Je suis installé là depuis six jours seulement. Et je voudrais m'en aller plus loin, à Bénarès par exemple. À l'idée de me faire inscrire à l'université, j'étouffe. Encore suivre des cours, encore me laisser aller au gré des lectures, encore acheter des bouquins. Aujourd'hui, j'ai loué un bureau et une lampe à mettre dessus. Je dois avouer que c'était triste. Je me dis que je dois mener à son terme un dur labeur, etc., mais le désir de vagabonder me chagrine, m'humilie. Demain, peut-être, je commencerai à grignoter la grammaire sanskrite et le dictionnaire de Bhide que j'ai achetés avec D... Je reviendrai là-dessus une autre fois. Pour le moment, je reste dans ma chambre et je contemple en languissant un ciel qui commence à me lasser.

[J'ai dit que je ne transcrirais que les passages concernant des gens ou certains états d'âme. Je ne pense pas que les notes érudites ou les confessions d'un découvreur de textes puissent présenter quelque intérêt que ce soit. Et pourtant, le travail d'un jeune homme dans une bibliothèque - quel lyrisme tumultueux, quelles passions refrénées! J'avais commencé à travailler dans celle de D..., fameuse à juste titre. Pendant quelques jours, mon journal ne fait état que d'enthousiasmes liés à l'érudition. Je relis ces pages avec une certaine nostalgie. Rien sur mes conversations avec D..., rien sur les gens rencontrés chez lui. Je parle de moi une seule fois: «Je suis heureux quand je peux travailler, malheureux quand la fatigue m'assomme, la nuit. Ce journal ne m'intéresse guère en ce moment. Je ne le relis plus. Il y a tellement de travail...» En effet...]

Un photographe de Bombay - qui a sans doute lu l'entrefilet du Statesman me présentant comme un étudiant roumain venu ici pour étudier la philosophie indienne avec D... - me demande ma photo pour la reproduire dans je ne sais quel magazine. C'est amusant, et un peu ridicule.

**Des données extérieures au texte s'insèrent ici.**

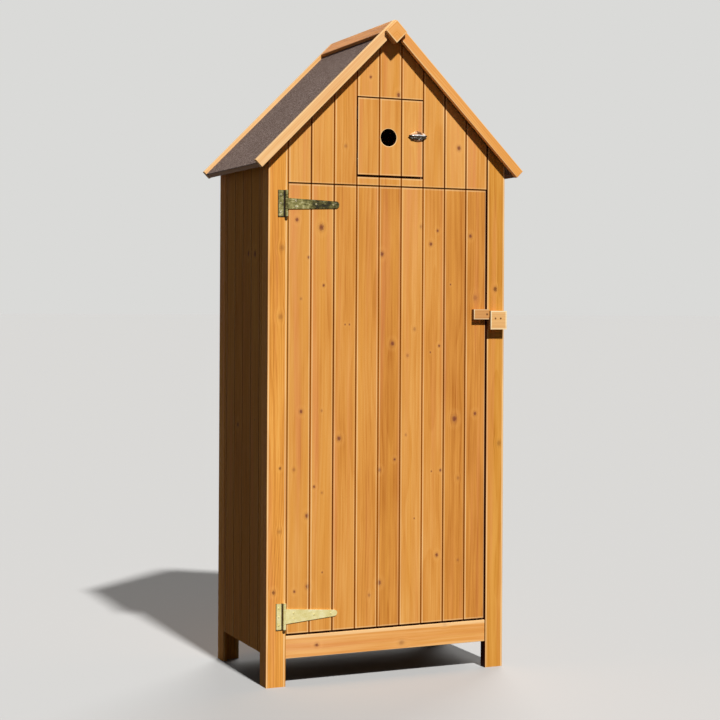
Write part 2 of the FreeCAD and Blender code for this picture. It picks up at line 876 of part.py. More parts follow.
def write_body():
    front_rail, rear_rail = bottom_rails()
    last = flap_first + flap_board_count
    edge = board_gap / 2.0
    save("front_post_left", [front_post(-1)])
    save("front_post_right", [front_post(1)])
    save("rear_post_left", [rear_post(-1)])
    save("rear_post_right", [rear_post(1)])
    save("leg_stiles_left", side_stiles(-1))
    save("leg_stiles_right", side_stiles(1))
    save("bottom_rail_front", [front_rail])
    save("bottom_rail_rear", [rear_rail])
    save("side_boards_left", side_wall(-1))
    save("side_boards_right", side_wall(1))
    save("back_boards", back_wall())
    save("back_battens", back_battens())
    save("side_battens", side_battens())
    save("eave_plates", eave_plates())
    save("floor_boards", floor_slats())
    save("lower_shelf", slats(lower_shelf_level, shelf_front, shelf_back))
    save("upper_shelf", slats(upper_shelf_level, shelf_front, shelf_back))
    save("loft_shelf", slats(loft_level, shelf_front, shelf_back))
    save("header_rail", [header_rail()])
    save("rafters", rafters())
    save("gable_boards_left", gable_side_boards(0, flap_first, edge, edge))
    save("gable_boards_right", gable_side_boards(last, front_boards - last, edge, edge))
    save("gable_boards_middle", gable_middle_boards())
    save("flap_frame", flap_frame())


def write_roof():
    save("roof_panel_left", [roof_panel(-1)])
    save("roof_panel_right", [roof_panel(1)])
    save("roof_felt", [roof_felt()])
    save("front_barge_left", [front_barge(-1)])
    save("front_barge_right", [front_barge(1)])
    save("rear_barges", [rear_barge(-1), rear_barge(1)])
    save("ridge_cap_left", [ridge_cap(-1)])
    save("ridge_cap_right", [ridge_cap(1)])
    save("ridge_block", [ridge_block()])


def write_door():
    boards = door_boards()
    save("door_board_hinge_edge", boards[:1])
    save("door_boards_middle", boards[1:-1])
    save("door_board_latch_edge", boards[-1:])
    save("door_ledges", [door_ledge(level) for level in ledge_levels])
    save("upper_hinge_plate", [hinge_plate(upper_hinge_level, upper_strap_root)])
    save("upper_hinge_strap", [hinge_strap(upper_hinge_level, upper_strap_root, upper_strap_tip)])
    save("lower_hinge_plate", [hinge_plate(lower_hinge_level, lower_strap_root)])
    save("lower_hinge_strap", [hinge_strap(lower_hinge_level, lower_strap_root, lower_strap_tip)])
    save("hinge_pins", [hinge_pin(upper_hinge_level), hinge_pin(lower_hinge_level)])
    save("hinge_plate_screws", leaf_screws(plate_screw_spots(), plate_front))
    save("hinge_strap_screws", leaf_screws(strap_screw_spots(), strap_front))
    save("latch_runner", [latch_runner()])
    save("latch_bar", [latch_bar()])
    save("latch_stop_screw", [latch_stop_screw()])
    save("latch_block", [latch_block()])
    save("latch_block_screws", block_screws())


def write_flap():
    row = flap_boards()
    save("flap_board_left", row[:1])
    save("flap_board_middle", row[1:-1])
    save("flap_board_right", row[-1:])
    save("flap_ledges", flap_ledges())
    fixed_leaves = [flap_hinge_part(level, False) for level in flap_hinge_levels()]
    moving_leaves = [flap_hinge_part(level, True) for level in flap_hinge_levels()]
    pins = [flap_hinge_pin(level) for level in flap_hinge_levels()]
    save("flap_hinge_fixed_leaves", fixed_leaves + pins)
    save("flap_hinge_moving_leaves", moving_leaves)
    save("catch_rose", [catch_rose()])
    save("catch_handle", [catch_handle()])
    save("catch_cam", [catch_cam(), catch_nut()])


os.makedirs("parts", exist_ok=True)
write_body()
write_roof()
write_door()
write_flap()
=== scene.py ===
import math
import bpy
from mathutils import Matrix, Vector


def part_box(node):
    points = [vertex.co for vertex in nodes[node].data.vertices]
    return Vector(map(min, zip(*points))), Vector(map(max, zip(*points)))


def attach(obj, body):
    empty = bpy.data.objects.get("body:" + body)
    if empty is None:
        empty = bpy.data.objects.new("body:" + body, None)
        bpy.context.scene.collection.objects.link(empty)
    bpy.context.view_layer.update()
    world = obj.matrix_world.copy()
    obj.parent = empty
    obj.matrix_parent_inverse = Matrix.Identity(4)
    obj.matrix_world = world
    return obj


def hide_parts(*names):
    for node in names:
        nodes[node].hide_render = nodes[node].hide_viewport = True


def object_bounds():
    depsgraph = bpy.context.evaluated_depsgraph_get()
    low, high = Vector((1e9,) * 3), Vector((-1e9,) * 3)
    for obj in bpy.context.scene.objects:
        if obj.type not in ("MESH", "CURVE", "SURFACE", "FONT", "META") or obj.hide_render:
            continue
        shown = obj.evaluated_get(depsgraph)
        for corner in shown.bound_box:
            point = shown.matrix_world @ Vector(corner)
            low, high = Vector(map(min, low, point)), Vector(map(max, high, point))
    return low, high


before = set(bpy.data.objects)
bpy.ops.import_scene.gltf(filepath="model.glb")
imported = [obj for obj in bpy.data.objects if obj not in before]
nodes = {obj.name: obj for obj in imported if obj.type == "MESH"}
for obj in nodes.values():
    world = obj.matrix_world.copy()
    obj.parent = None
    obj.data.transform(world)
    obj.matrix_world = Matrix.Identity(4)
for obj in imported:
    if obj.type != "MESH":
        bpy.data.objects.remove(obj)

cad_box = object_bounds()

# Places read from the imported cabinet, in metres
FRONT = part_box("door_boards_middle")[0].y
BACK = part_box("back_boards")[1].y
MIDDLE_Y = (FRONT + BACK) / 2.0
OPENING_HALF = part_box("back_boards")[1].x
BODY_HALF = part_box("front_post_right")[1].x
BOARD_COVER = 2.0 * OPENING_HALF / 9.0
FIRST_SEAM = -OPENING_HALF
RIDGE_Z = cad_box[1].z
RAIL_LOW, RAIL_HIGH = [corner.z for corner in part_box("bottom_rail_front")]
DOOR_LOW, DOOR_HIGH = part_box("door_boards_middle")
DOOR_MIDDLE = (DOOR_LOW.z + DOOR_HIGH.z) / 2.0
FLAP_LOW, FLAP_HIGH = [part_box("flap_board_left")[0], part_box("flap_board_right")[1]]
GABLE_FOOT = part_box("gable_boards_middle")[0].z
BLOCK_LOW, BLOCK_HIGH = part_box("latch_block")
BAR_LOW, BAR_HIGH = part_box("latch_bar")
ROSE_LOW, ROSE_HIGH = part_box("catch_rose")
EYE_LOW, EYE_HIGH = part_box("catch_handle")
CATCH = (EYE_LOW + EYE_HIGH) / 2.0
PIN_X = sum(corner.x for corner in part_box("hinge_pins")) / 2.0
RIDGE_LOW, RIDGE_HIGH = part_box("ridge_block")

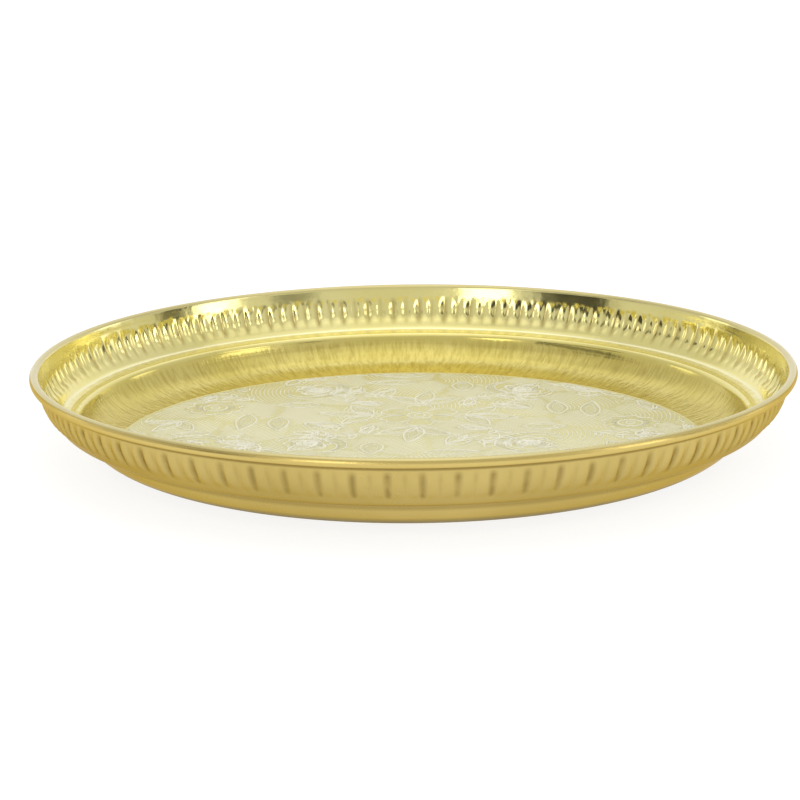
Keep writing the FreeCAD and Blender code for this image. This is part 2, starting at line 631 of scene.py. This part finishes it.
    def vine(self, start, heading, length, curl, spacing):
        """A stem that curves more towards its tip, which it returns.

        A pair of leaflets grows from it at every so many steps.
        """
        steps = int(length / VINE_STEP)
        tip = start
        turn = heading
        path = [tip]
        for i in range(steps):
            turn += curl * (0.4 + 1.6 * i / steps) * VINE_STEP
            tip = around(tip, VINE_STEP, math.radians(turn))
            path.append(tip)
            if i % spacing == spacing - 1:
                self.leaf(tip, turn + 52, 6.8, 2.9, hatch=False)
                self.leaf(tip, turn - 52, 5.6, 2.4, hatch=False)
        self.stroke(path, width=1.0)
        return tip, turn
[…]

[Et pourtant je m'empressai de me faire photographier. Pour m'éviter de dépenser une roupie, D... fit venir chez lui un photographe amateur, un de ses neveux je crois. Il eut beaucoup de mal, à cause de mes lunettes. Je dus finalement les retirer, mais la photo fut mauvaise quand même. J'en envoyai un cliché à l'adresse de Bombay que m'avait indiquée le photographe, mais je ne vis rien paraître. Quelqu'un souffrit plus que moi: Mme P..., la seule à avoir gardé le numéro du Statesman. Elle se sentait terriblement responsable de chacun de ses pensionnaires. Et ma présence à Ripon Street était, on le verra, un événement important à plus d'un égard.]